Normalina Sandora has obtained her Medical degree from Andalas University, Indonesia. She works as a Medical Doctor and lecturer of the Faculty of Medicine, University of Riau, Indonesia. She had taken a Master’s degree in Clinical Embryology (2009) in Monash University, Australia and currently in the final year PhD training in Tissue Engineering and Regenerative Medicine in the Institute of Medical and Biological Engineering (iMBE), University of Leeds, UK.


Injury of ligament is common during sports; a tear of anterior cruciate ligament requires replacement to prevent premature osteoarthritis. A decellularized biological scaffold taken from xenograft was proposed and the potentiality of the biological graft to regenerate was investigated by seeding the grafts with 105 of human bone marrow MSCs followed by 7 days of incubation in a TenCell-1 bioreactor; with and without uniaxial tensile stimulations (4, 6 and 8% and 1 Hz, 4 hours per day). For each strain group, the pre-incubation seeded tendon scaffolds were also compared. Results: The samples with mechanical stimulations showed to increase their cellularity with nuclei arranged in between the fibers.
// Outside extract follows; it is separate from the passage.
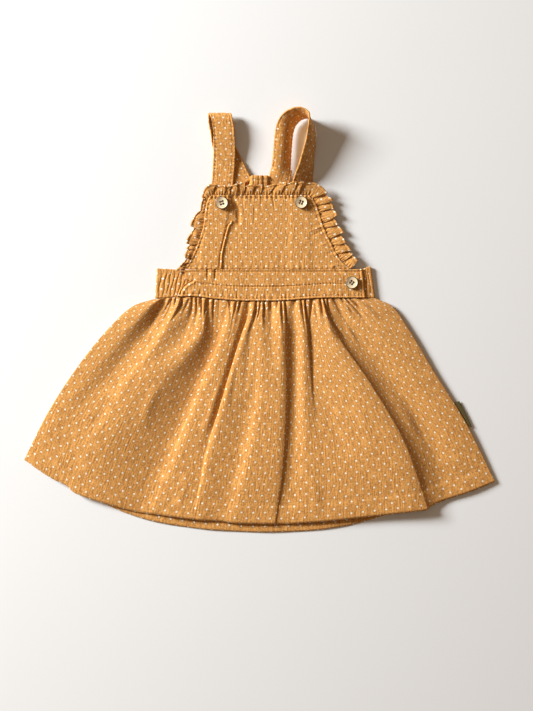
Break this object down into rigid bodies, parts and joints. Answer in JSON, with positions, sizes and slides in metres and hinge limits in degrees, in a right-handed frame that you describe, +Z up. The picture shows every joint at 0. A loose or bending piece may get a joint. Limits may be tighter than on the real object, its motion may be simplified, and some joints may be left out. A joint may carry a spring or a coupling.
{
  "type": "pinafore dress",
  "caption": "Child's pinafore dress of dotted cotton laid flat: gathered skirt, waistband, buttoned bib with a frill, and two shoulder straps, one standing open in a loop.",
  "frame": {"origin": "middle of the dress's outline seen from above, on the surface that it lies on", "axes": "+X to the viewer's right across the skirt, +Y from the hem to the straps, +Z up, away from the surface"},
  "size_m": [0.4702, 0.4224, 0.0232],
  "materials": {
    "dotted_cotton": "matt mustard cotton with small cream dots",
    "button": "polished cream, turned rings, four holes sewn with brown thread",
    "label_tape": "matt olive woven tape, bare"
  },
  "bodies": {
    "root": {"skirt_front": "dotted_cotton", "skirt_back": "dotted_cotton", "waistband_front": "dotted_cotton", "waistband_back": "dotted_cotton", "bib_front": "dotted_cotton", "back_bib": "dotted_cotton", "bib_ruffle": "dotted_cotton", "strap_left": "dotted_cotton", "strap_right": "dotted_cotton", "button_left": "button", "button_right": "button", "button_waist": "button", "side_label": "label_tape"}
  },
  "joints": []
}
The mechanical stimulated samples demonstrated to have a higher viability compared to the unstimulated and the pre-incubation samples. No differences were found among the mechanical stimulated or the pre-incubation samples however the 6% strain group showed to have the highest viability among other strength groups. The ultimate tensile strength (UTS) of the mechanical stimulated samples was significantly higher compared to the unstimulated and the pre-incubation samples of each strain group. The mechanical stimulated samples had expressed tenogenesis gene expressions (collagen 1, collagen 3 and tenascin C) and not expressed the adipogenesis (PPARγ) and chondrogenesis (collagen 2 and Sox9) lineages. Osteopontin was expressed in the 6% strain group. The decellularized tendon scaffolds were found able to regenerate into tendon after 7 days of incubation with 4, 6 and 8% uniaxial tensile stimulations, whereas the 6% strength gave the highest cellular viability. Further investigation is needed to investigate why osteopontin was expressed in the 6% strain strength.